When Letterman moved from NBC to CBS in 1993, the Melman name was retired, as NBC insisted that the character of “Larry ‘Bud’ Melman” was their intellectual property. However, starting from the very first edition of Late Show with David Letterman, DeForest continued to play exactly the same character he had played on Late Night — he now simply used his own name to do so. DeForest often “drew laughs by his bizarre juxtaposition as a Late Show correspondent at events such as the 1994 Winter Olympics in Norway and the Woodstock anniversary concert that year.” One of DeForest’s more memorable skits came on Letterman’s May 13, 1994 show in Los Angeles. The host stated Johnny Carson would announce the evening’s Top 10 list, at which point DeForest appeared as “Johnny Carson.” Shortly after DeForest’s exit, the real Johnny Carson appeared in what would prove to be Carson’s last television appearance.
DeForest continued to appear on Letterman’s show until his 81st birthday in 2002 before retiring from acting. He had appeared in 15 outside films or TV shows since he began his association with Letterman in 1982.

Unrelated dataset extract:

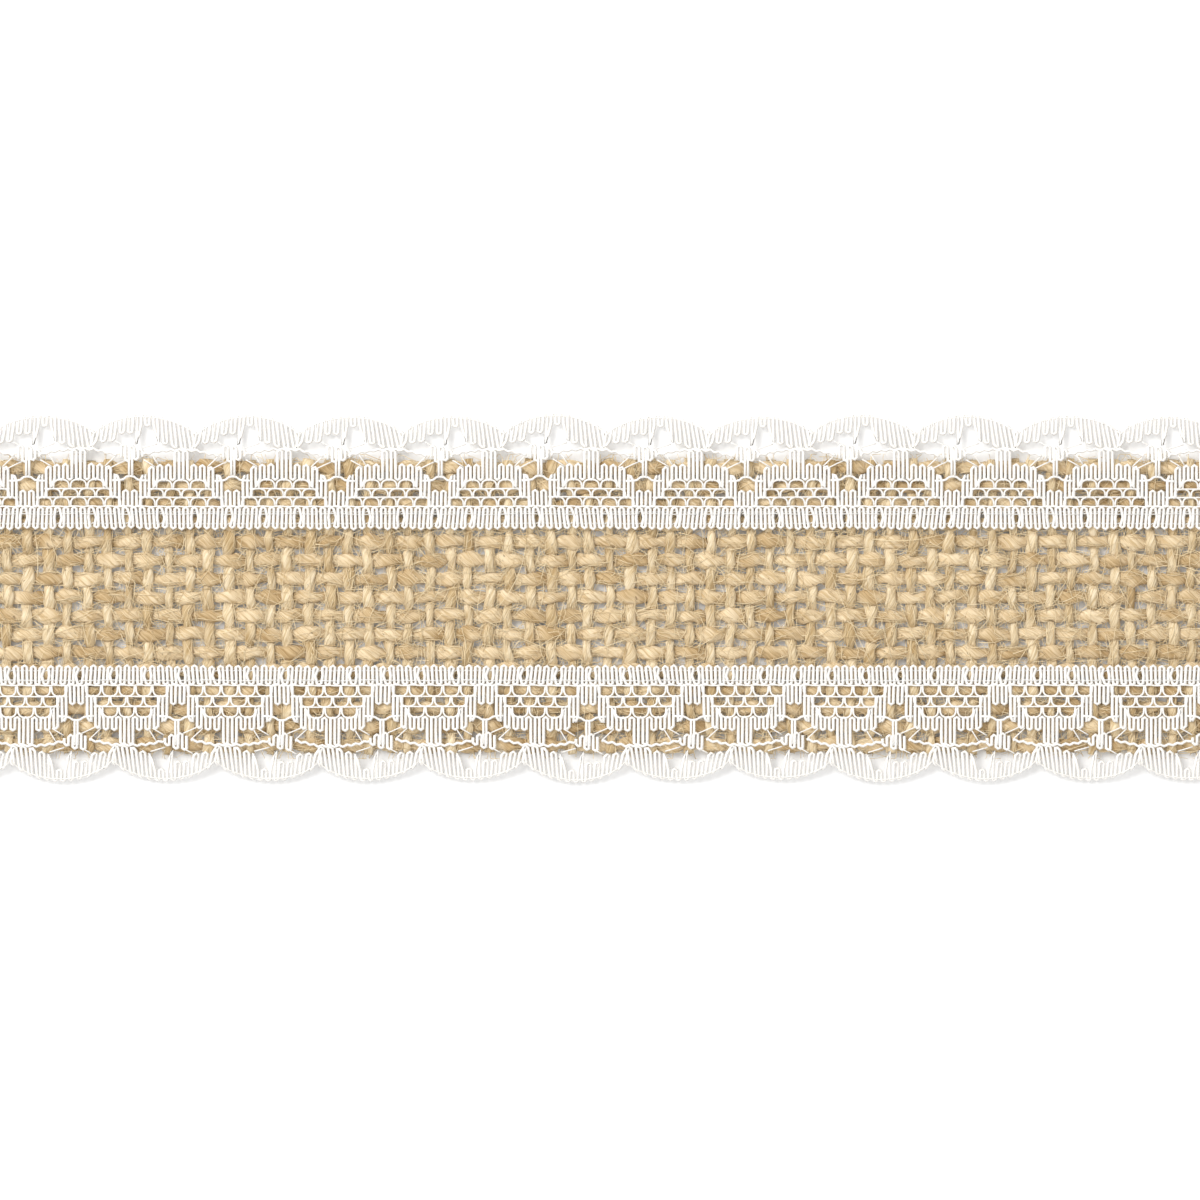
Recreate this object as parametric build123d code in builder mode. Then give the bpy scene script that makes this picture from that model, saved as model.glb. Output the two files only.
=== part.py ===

Letterman noted after DeForest’s death: “Everyone always wondered if Calvert was an actor playing a character, but in reality he was just himself: a genuine, modest and nice man. To our staff and to our viewers, he was a beloved and valued part of our show, and we will miss him.” When asked how he’d like to be remembered, DeForest responded, “Just being able to make people laugh and knowing people enjoyed my humor. I also hope I haven’t offended anyone through the years.”
He was co-host (in charge of the digital switcher) on the local SF Bay Area radio program, 10@10, on KFOG with Dave Morey.
In 1985, he appeared in the music video for the Run-DMC song “King of Rock” as a security guard.
In 1989, he appeared in the Special Ed video for the song “Think About It” as the villainous Dr. Norecords.
In 1994, he wrote a humor book called Cheap Advice.
In 1994, he appeared in the music video for the Vince Gill song “What The Cowgirls Do” as a cowboy sidekick.
In 1997, he made a cameo appearance in episode 164 of Wings (16th episode of the 8th season) entitled “Escape from New York”.
In the late 1990s, he often appeared in various television ads including ones for Tropicana Twister, 1-800-Collect and Little Caesars.
In 1999, he recorded the lounge compilation CD Calvert DeForest’s Erotic Experience, a collection of cover songs, published October 12, 1999 by Mars Entertainment.
DeForest also appeared on the albums Americana and Ixnay on the Hombre by The Offspring, doing some of the voices that can be heard before and after certain tracks (examples are: Hand Grenades, Change the World and Cocktails.) In late March 2007, a 20-minute clip of DeForest recording the voices for their album was posted on The Offspring’s website.
He appeared at Woodstock ’94 to announce Nine Inch Nails’ late night set by proclaiming, “Ladies and gentlemen, punch your balls off and please welcome Nine Inch Nails!”
He appeared on the first episode of the 1996 series The Dana Carvey Show on ABC.
He appeared as Rusty in the 1986 episode The Gang’s All Here of the television show Pee-wee’s Playhouse.
After years of poor health, DeForest died at Good Samaritan Hospital in West Islip, New York, on Long Island, on March 19, 2007. Per his request, no funeral services were held; he was cremated and his remains were interred at Pinelawn Cemetery, Farmingdale, New York. By all press accounts, he left no surviving relatives.